───── DATASET ─────

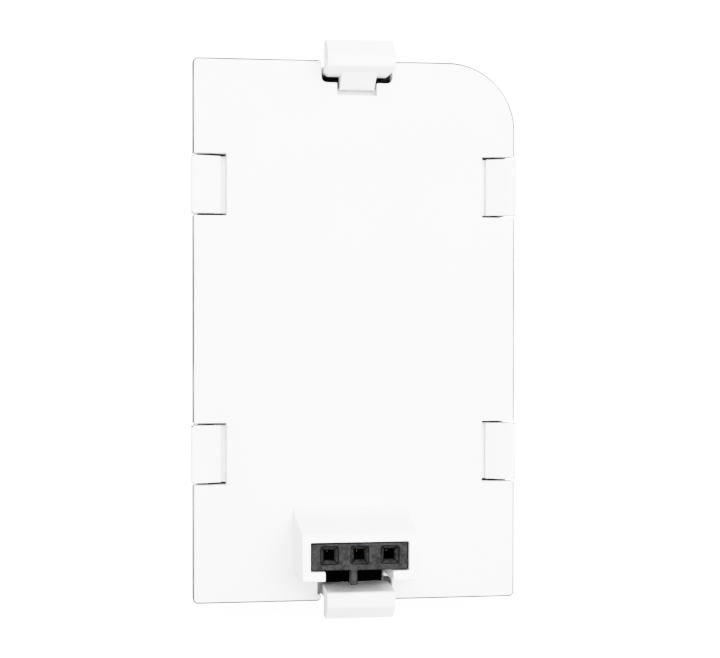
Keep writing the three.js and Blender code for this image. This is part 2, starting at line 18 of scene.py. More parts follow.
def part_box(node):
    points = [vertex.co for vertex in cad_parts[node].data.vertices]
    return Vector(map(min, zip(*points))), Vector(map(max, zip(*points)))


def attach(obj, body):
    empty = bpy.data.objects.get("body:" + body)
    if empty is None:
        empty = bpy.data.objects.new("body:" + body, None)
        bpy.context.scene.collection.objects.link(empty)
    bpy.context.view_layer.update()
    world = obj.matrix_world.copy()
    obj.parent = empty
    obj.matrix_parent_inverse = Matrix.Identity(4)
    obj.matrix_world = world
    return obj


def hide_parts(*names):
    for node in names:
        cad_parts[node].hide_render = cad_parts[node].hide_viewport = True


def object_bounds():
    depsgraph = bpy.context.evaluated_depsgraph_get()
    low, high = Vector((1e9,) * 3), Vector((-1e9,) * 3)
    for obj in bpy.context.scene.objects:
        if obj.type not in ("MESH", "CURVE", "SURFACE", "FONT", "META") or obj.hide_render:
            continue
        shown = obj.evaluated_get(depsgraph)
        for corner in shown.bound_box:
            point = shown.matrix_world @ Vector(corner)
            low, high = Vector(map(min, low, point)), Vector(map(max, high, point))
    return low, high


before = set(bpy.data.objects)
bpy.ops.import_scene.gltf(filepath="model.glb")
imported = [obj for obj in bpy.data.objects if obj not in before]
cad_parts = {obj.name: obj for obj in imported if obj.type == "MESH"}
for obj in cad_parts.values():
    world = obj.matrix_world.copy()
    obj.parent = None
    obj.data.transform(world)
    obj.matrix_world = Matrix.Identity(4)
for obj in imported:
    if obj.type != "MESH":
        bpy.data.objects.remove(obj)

LOG = logging.getLogger("battery_module")
CAD_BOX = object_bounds()
MM = 0.001
WELD = 0.0005 * MM
FLAT = math.radians(0.3)
SHARP = math.radians(25)
WHITE_LIGHT = (1.0, 1.0, 1.0, 1.0)


class Body(Enum):
    """The rigid bodies that pieces ride on."""

    CASE = "case"
    LATCH = "latch"
    SNAP_LEFT_UPPER = "snap_left_upper"
    SNAP_LEFT_LOWER = "snap_left_lower"
    SNAP_RIGHT_UPPER = "snap_right_upper"
    SNAP_RIGHT_LOWER = "snap_right_lower"


class Slot(Enum):
    """The record's material slots."""

    WHITE = "white_plastic"
    BLACK = "black_plastic"
    CONTACT = "contact_metal"
    BOARD = "board"
    PACKAGE = "package"
    CERAMIC = "ceramic_part"
    POUCH = "cell_pouch"
    NICKEL = "nickel"
    TAPE = "tape"
    FOAM = "foam"
    LABEL = "label"


# ---- Node trees ----


class Graph:
    """A node tree while it is being wired."""

    def __init__(self, tree: bpy.types.NodeTree) -> None:
        """Keeps the tree.

        Args:
            tree: The shader or geometry tree to add nodes to.
        """
        self.tree = tree

    def node(self, kind: str, inputs: dict | None = None, **settings: object) -> bpy.types.Node:
        """Adds one node.

        Args:
            kind: The node's type name.
            inputs: Socket name or number to a plain value, or to the socket that feeds it.
            settings: The node's own settings.

        Returns:
            The new node.
        """
        made = self.tree.nodes.new(kind)
        for name, value in settings.items():
            setattr(made, name, value)
        for name, value in (inputs or {}).items():
            if isinstance(value, bpy.types.NodeSocket):
                self.tree.links.new(value, made.inputs[name])
            else:
                made.inputs[name].default_value = value
        return made

    def math(self, operation: str, *values: object, clamp: bool = False) -> bpy.types.NodeSocket:
        """Adds a Math node over sockets or numbers, and returns its output."""
        made = self.node("ShaderNodeMath", dict(enumerate(values)), operation=operation, use_clamp=clamp)
        return made.outputs[0]

    def ramp(self, factor: bpy.types.NodeSocket, low: float, high: float) -> bpy.types.NodeSocket:
        """Adds a smooth step of a factor between two values, and returns its output."""
        span = {"Value": factor, "From Min": low, "From Max": high}
        made = self.node("ShaderNodeMapRange", span, interpolation_type="SMOOTHSTEP")
        return made.outputs["Result"]

    def mix(self, factor: object, low: object, high: object) -> bpy.types.NodeSocket:
        """Adds a colour mix, and returns its colour."""
        made = self.node("ShaderNodeMix", {"Factor": factor}, data_type="RGBA")
        for socket, value in ((made.inputs[6], low), (made.inputs[7], high)):
            if isinstance(value, bpy.types.NodeSocket):
                self.tree.links.new(value, socket)
            else:
                socket.default_value = value
        return made.outputs[2]


@dataclass(frozen=True)
class Port:
    """A named socket on a node group.

    Attributes:
        name: The socket's name.
        kind: The socket's type name.
        value: Its value when nothing feeds it.
    """

    name: str
    kind: str = "NodeSocketFloat"
    value: float | None = None


VECTOR = "NodeSocketVector"
GEOMETRY = "NodeSocketGeometry"


def new_group(name: str, kind: str, takes: Sequence[Port], gives: Sequence[Port]) -> tuple:
    """Starts a node group with named sockets.

    Args:
        name: The group's name.
        kind: ShaderNodeTree or GeometryNodeTree.
        takes: Its inputs.
        gives: Its outputs.

    Returns:
        The graph, the group's input node and its output node.
    """
    tree = bpy.data.node_groups.new(name, kind)
    for ports, side in ((takes, "INPUT"), (gives, "OUTPUT")):
        for port in ports:
            socket = tree.interface.new_socket(name=port.name, in_out=side, socket_type=port.kind)
            if port.value is not None:
                socket.default_value = port.value
    graph = Graph(tree)
    return graph, graph.node("NodeGroupInput"), graph.node("NodeGroupOutput")


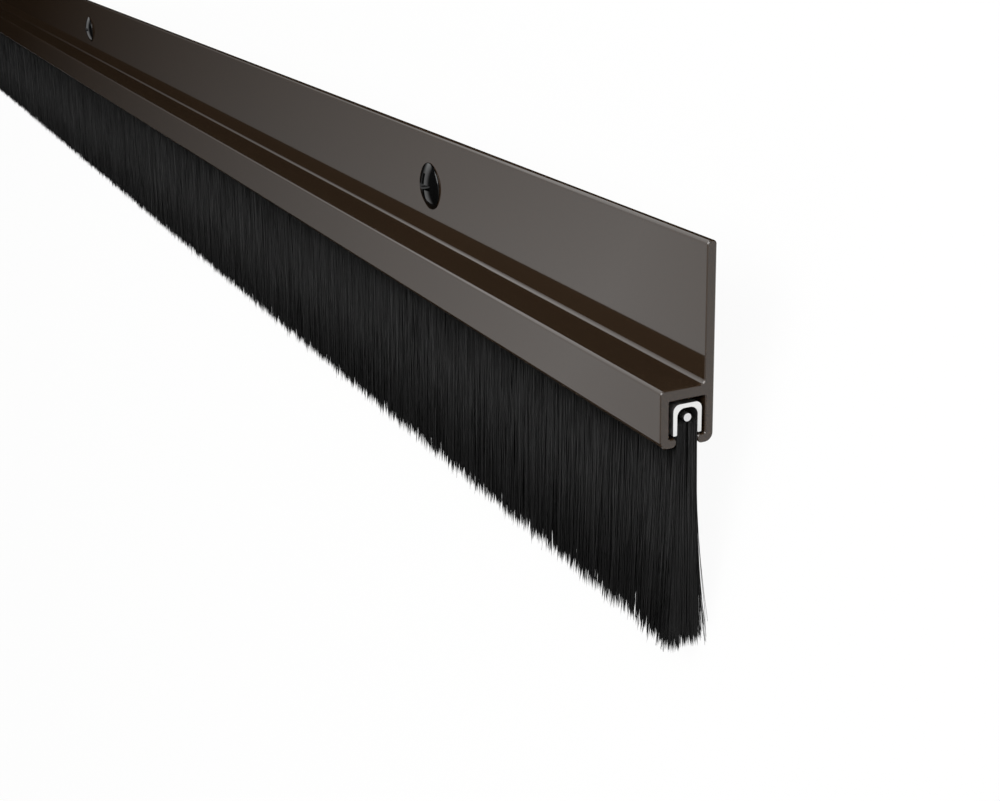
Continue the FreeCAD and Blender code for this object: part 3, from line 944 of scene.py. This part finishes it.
@dataclass
class Studio:
    """The pale floor, the white surroundings, the dome and cards that metal mirrors, lamps and camera.

    The camera's place and axes are given in strip millimetres, so it keeps its view of the strip.  A
    place on the dome is told by its nearness to the strip's far end, a cosine, and by its turn about the
    strip's line, in degrees from straight up towards the back.
    """

    rest: StripRest
    lens: float = 56.06
    sensor: float = 36.0
    clip: tuple[float, float] = (0.005, 50.0)
    eye: tuple[float, float, float] = (592.570, 62.671, 87.471)
    right: tuple[float, float, float] = (0.42402, -0.02609, -0.90530)
    up: tuple[float, float, float] = (-0.29588, 0.94077, -0.16574)
    forward: tuple[float, float, float] = (-0.85601, -0.33808, -0.39113)

    # The floor and the light all round
    floor_size: float = 14.0
    floor_colour: str = "e8e8e6"
    floor_white: float = 0.95
    surround: float = 0.2

    # The dome: a pale wall, with dark cloth over part of it; a pair is the two sides of a soft edge
    dome_radius: float = 6.0
    dark: str = "0a0a0a"
    wall_near: tuple[float, float] = (0.82, 0.985)
    wall_power: float = 1.2
    rear_turn: tuple[float, float] = (-10.0, 30.0)
    rear_gain: float = 0.45
    roof_near: tuple[float, float] = (0.5, 0.72)
    roof_end_near: tuple[float, float] = (-0.7, -0.3)
    skirt_near: tuple[float, float] = (-0.1, 0.2)
    front_skirt_turn: tuple[float, float] = (-76.0, -68.0)
    back_hem_near: tuple[float, float] = (0.81, 0.906)
    back_hem_turn: tuple[float, float] = (104.0, 52.0)
    back_hem_soft: float = 5.0
    front_turn: tuple[float, float] = (-55.0, -48.0)
    front_light: float = 0.75
    wall_light: float = 0.85
    rear_light: float = 1.5
    first_mirror: float = 1.5

    # The cards: lowest and highest X, then lowest and highest Y, in metres
    card_lift: float = 0.0005
    cards: tuple[tuple[str, float, float, float, float], ...] = (
        ("front_card", -1.5, 0.44, -0.8, -0.026),
        ("back_card", -1.5, 0.7, 0.024, 0.8),
    )
    lamps: tuple[SoftLamp, ...] = (
        SoftLamp("key_softbox", (0.6, 0.5, 1.9), (0.0, 0.0, 0.0), 1.4, 12.5),
        SoftLamp("fill_softbox", (0.1, -1.6, 1.2), (0.0, 0.0, 0.0), 1.0, 4.0, mirrored=False),
        SoftLamp("near_softbox", (0.75, 0.25, 0.6), (0.45, 0.0, 0.0), 0.6, 5.5),
    )

    def place_camera(self) -> None:
        """Puts the camera where the photograph was taken from."""
        data = bpy.data.cameras.new("photo_camera")
        data.lens = self.lens
        data.sensor_width = self.sensor
        data.sensor_fit = "HORIZONTAL"
        data.clip_start, data.clip_end = self.clip
        camera = new_object("photo_camera", data)
        axes = Matrix((self.right, self.up, tuple(-part for part in self.forward))).transposed()
        lean = Matrix.Rotation(math.radians(self.rest.lean), 4, "X")
        eye = Matrix.Translation(self.rest.matrix() @ Vector(self.eye))
        camera.matrix_world = eye @ lean @ axes.to_4x4()
        bpy.context.scene.camera = camera

    def white_share(self, tree: bpy.types.NodeTree) -> bpy.types.NodeSocket:
        """Adds the nodes that tell the rays which see the white background from those that light.

        Args:
            tree: The node tree that gets them.

        Returns:
            A socket that is 1 for camera, glossy and transmission rays.
        """
        path = add_node(tree, "LightPath")
        share = path.outputs[SeenBy.CAMERA.value]
        for kind in (SeenBy.GLOSSY, SeenBy.TRANSMISSION):
            either = add_node(tree, "Math", {"operation": "MAXIMUM"}, {0: share, 1: path.outputs[kind.value]})
            share = either.outputs[0]
        return share

    def lay_floor(self) -> None:
        """Lays the pale floor, which looks white and keeps a soft shadow."""
        bm = bmesh.new()
        bmesh.ops.create_grid(bm, x_segments=1, y_segments=1, size=self.floor_size / 2)
        material, tree = new_tree("pale_floor")
        paint = add_node(tree, "BsdfDiffuse", None, {"Color": linear(self.floor_colour)})
        white = add_node(tree, "Emission", None, {"Strength": 1.0})
        seen = self.white_share(tree)
        share = add_node(tree, "Math", {"operation": "MULTIPLY"}, {0: seen, 1: self.floor_white})
        mixed = add_node(tree, "MixShader", None, {
            0: share.outputs[0], 1: paint.outputs[0], 2: white.outputs[0]})
        add_node(tree, "OutputMaterial", None, {"Surface": mixed.outputs[0]})
        finished_piece("floor", bm, material)

    def light_world(self) -> None:
        """Sets soft pale surroundings, which the camera, metal and glass see as white."""
        world = bpy.data.worlds.new("studio")
        world.use_nodes = True
        tree = world.node_tree
        tree.nodes.clear()
        seen = self.white_share(tree)
        strength = add_node(tree, "Mix", {"data_type": "FLOAT"}, {0: seen, 2: self.surround, 3: 1.0})
        sky = add_node(tree, "Background", None, {"Color": linear("ffffff"), "Strength": strength.outputs[0]})
        add_node(tree, "OutputWorld", None, {"Surface": sky.outputs[0]})
        bpy.context.scene.world = world

    def dome_places(self, tree: bpy.types.NodeTree) -> tuple[bpy.types.NodeSocket, bpy.types.NodeSocket]:
        """Adds the nodes that tell where a point of the dome lies.

        Args:
            tree: The dome's node tree.

        Returns:
            Sockets with the point's nearness to the strip's far end and its turn, in radians.
        """
        place = add_node(tree, "VectorMath", {"operation": "NORMALIZE"}, {
            0: add_node(tree, "TexCoord").outputs["Object"]}).outputs[0]
        near = add_node(tree, "VectorMath", {"operation": "DOT_PRODUCT"}, {0: place, 1: (-1.0, 0.0, 0.0)})
        parts = add_node(tree, "SeparateXYZ", None, {0: place})
        turn = add_node(tree, "Math", {"operation": "ARCTAN2"}, {0: parts.outputs[1], 1: parts.outputs[2]})
        return near.outputs["Value"], turn.outputs[0]

    def cloth_cover(self, tree: bpy.types.NodeTree, near: bpy.types.NodeSocket, turn: bpy.types.NodeSocket,
                    rear: bpy.types.NodeSocket) -> bpy.types.NodeSocket:
        """Adds the nodes that say where on the dome dark cloth hangs.

        Seen from the strip, it leaves a bright ring about the far end.  Inside the ring it fades to dark
        towards the strip's own line, and outside it there is a dark roof and low dark skirts in front
        and behind.

        Args:
            tree: The dome's node tree.
            near: A point's nearness to the strip's far end.
            turn: Its turn about the strip's line.
            rear: From 0, in front, to 1, behind the strip.

        Returns:
            A socket from 0, pale wall, to 1, cloth.
        """
        inward = add_node(tree, "MapRange", None, {
            "Value": near, "From Min": self.wall_near[0], "From Max": self.wall_near[1],
            "To Min": 1.0, "To Max": 0.0})
        fade = add_node(tree, "Math", {"operation": "POWER"}, {0: inward.outputs[0], 1: self.wall_power})
        gain = add_node(tree, "MapRange", None, {
            "Value": rear, "To Min": 1.0, "To Max": 1.0 + self.rear_gain})
        lit = add_node(tree, "Math", {"operation": "MULTIPLY"}, {0: fade.outputs[0], 1: gain.outputs[0]})
        centre = add_node(tree, "Math", {"operation": "SUBTRACT", "use_clamp": True}, {
            0: 1.0, 1: lit.outputs[0]})
        hem_far, hem_near = (math.radians(angle) for angle in self.back_hem_turn)
        hem = add_node(tree, "MapRange", None, {
            "Value": near, "From Min": self.back_hem_near[0], "From Max": self.back_hem_near[1],
            "To Min": hem_far, "To Max": hem_near})
        past = add_node(tree, "Math", {"operation": "SUBTRACT"}, {0: turn, 1: hem.outputs[0]})
        soft = math.radians(self.back_hem_soft)
        front_low, front_high = (math.radians(angle) for angle in self.front_skirt_turn)
        # Soft edges: what each is measured on, its two sides, and its value at the low side.
        over, behind, side, front, back = (
            add_node(tree, "MapRange", {"interpolation_type": "SMOOTHSTEP"}, {
                "Value": value, "From Min": start, "From Max": stop, "To Min": first, "To Max": 1.0 - first})
            for value, start, stop, first in (
                (near, *self.roof_near, 1.0), (near, *self.roof_end_near, 0.0),
                (near, *self.skirt_near, 0.0), (turn, front_low, front_high, 1.0),
                (past.outputs[0], -soft, soft, 0.0)))
        roof = add_node(tree, "Math", {"operation": "MULTIPLY"}, {0: over.outputs[0], 1: behind.outputs[0]})
        low = add_node(tree, "Math", {"operation": "MAXIMUM"}, {0: front.outputs[0], 1: back.outputs[0]})
        skirt = add_node(tree, "Math", {"operation": "MULTIPLY"}, {0: low.outputs[0], 1: side.outputs[0]})
        cover = centre.outputs[0]
        for cloth in (roof, skirt):
            both = add_node(tree, "Math", {"operation": "MAXIMUM"}, {0: cover, 1: cloth.outputs[0]})
            cover = both.outputs[0]
        return cover

    def hang_dome(self) -> None:
        """Sets up a wide dome, a pale wall with dark cloth over part of it, which only reflections see.

        The metal's clear oxide mirrors it, so the flange fades to deep brown along the strip.  The wall
        is dark to a second reflection, so corners of the holder that mirror each other stay deep brown.
        """
        bm = bmesh.new()
        bmesh.ops.create_uvsphere(bm, u_segments=64, v_segments=32, radius=self.dome_radius)
        bmesh.ops.bisect_plane(bm, geom=bm.verts[:] + bm.edges[:] + bm.faces[:], plane_co=(0, 0, 0),
                               plane_no=(0, 0, -1), clear_outer=True)
        material, tree = new_tree("dark_flags")
        near, turn = self.dome_places(tree)
        rear_low, rear_high = (math.radians(angle) for angle in self.rear_turn)
        rear = add_node(tree, "MapRange", {"interpolation_type": "SMOOTHSTEP"}, {
            "Value": turn, "From Min": rear_low, "From Max": rear_high}).outputs[0]
        front_low, front_high = (math.radians(angle) for angle in self.front_turn)
        dimmed = add_node(tree, "MapRange", {"interpolation_type": "SMOOTHSTEP"}, {
            "Value": turn, "From Min": front_low, "From Max": front_high,
            "To Min": self.front_light, "To Max": self.wall_light})
        strength = add_node(tree, "Mix", {"data_type": "FLOAT"}, {
            0: rear, 2: dimmed.outputs[0], 3: self.rear_light})
        mirrors = add_node(tree, "LightPath").outputs["Glossy Depth"]
        first = add_node(tree, "Math", {"operation": "LESS_THAN"}, {0: mirrors, 1: self.first_mirror})
        lit = add_node(tree, "Math", {"operation": "MULTIPLY"}, {0: strength.outputs[0], 1: first.outputs[0]})
        wall = add_node(tree, "Emission", None, {"Strength": lit.outputs[0]})
        cloth = add_node(tree, "BsdfDiffuse", None, {"Color": linear(self.dark)})
        cover = self.cloth_cover(tree, near, turn, rear)
        mixed = add_node(tree, "MixShader", None, {0: cover, 1: wall.outputs[0], 2: cloth.outputs[0]})
        add_node(tree, "OutputMaterial", None, {"Surface": mixed.outputs[0]})
        self.hang_out_of_sight(finished_piece("dark_flags", bm, material))

    def lay_card(self, name: str, far: float, near: float, front: float, back: float) -> None:
        """Lays a black card on the floor beside the strip, which only reflections see.

        The rounded long edges of the strip mirror it, so each of them ends in a dark line.

        Args:
            name: The card's name.
            far: Its lowest X, in metres.
            near: Its highest X.
            front: Its lowest Y.
            back: Its highest Y.
        """
        bm = bmesh.new()
        bmesh.ops.create_grid(bm, x_segments=1, y_segments=1, size=0.5)
        middle = Matrix.Translation(((far + near) / 2, (front + back) / 2, self.card_lift))
        spread = Matrix.Diagonal((near - far, back - front, 1, 1))
        bmesh.ops.transform(bm, matrix=middle @ spread, verts=bm.verts[:])
        material, tree = new_tree(name)
        paper = add_node(tree, "BsdfDiffuse", None, {"Color": linear(self.dark)})
        add_node(tree, "OutputMaterial", None, {"Surface": paper.outputs[0]})
        self.hang_out_of_sight(finished_piece(name, bm, material))

    def hang_out_of_sight(self, piece: bpy.types.Object) -> None:
        """Makes a stage piece that shows in reflections alone."""
        piece.visible_camera = piece.visible_diffuse = piece.visible_shadow = False
        piece.visible_transmission = piece.visible_volume_scatter = False

    def build(self) -> None:
        """Sets up the whole stage."""
        self.place_camera()
        self.lay_floor()
        self.light_world()
        self.hang_dome()
        for card in self.cards:
            self.lay_card(*card)
        for lamp in self.lamps:
            lamp.hang()
        bpy.context.scene.view_settings.view_transform = "Standard"


def main() -> None:
    """Dresses the strip piece by piece, in the order that it is put together."""
    logging.basicConfig(level=logging.INFO, format="%(message)s")
    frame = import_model()
    rest = StripRest()
    Studio(rest).build()
    Holder(frame["nodes"]).dress()
    # The folds take a darker, duller nylon: painted shade for the inside of the steel channel
    fold_shade_nylon = BlackNylon(name="painted_shade_black_nylon", black="040404", worn_black="080808", gloss=0.05)
    bristles = BristlePack(rest, BlackNylon().material(), fold_shade_nylon.material())
    bristles.make_core()
    bristles.make_hairs()
    for end in StripEnd:
        bristles.make_folds(end)
    bristles.make_strays()
    screw = RaisedScrew(rest, BlackenedSteel().material())
    for number, along in enumerate(screw.holes_along, start=1):
        screw.build(number, along)


if __name__ == "__main__":
    main()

─────

_CHALLENGE:_ Retype only what lies between the line bearing "Continue the FreeCAD" and the line bearing "forward: tuple[float, float, float]", keeping both of those lines.

_THE RESULT:_
Continue the FreeCAD and Blender code for this object: part 3, from line 944 of scene.py. This part finishes it.
@dataclass
class Studio:
    """The pale floor, the white surroundings, the dome and cards that metal mirrors, lamps and camera.

    The camera's place and axes are given in strip millimetres, so it keeps its view of the strip.  A
    place on the dome is told by its nearness to the strip's far end, a cosine, and by its turn about the
    strip's line, in degrees from straight up towards the back.
    """

    rest: StripRest
    lens: float = 56.06
    sensor: float = 36.0
    clip: tuple[float, float] = (0.005, 50.0)
    eye: tuple[float, float, float] = (592.570, 62.671, 87.471)
    right: tuple[float, float, float] = (0.42402, -0.02609, -0.90530)
    up: tuple[float, float, float] = (-0.29588, 0.94077, -0.16574)
    forward: tuple[float, float, float] = (-0.85601, -0.33808, -0.39113)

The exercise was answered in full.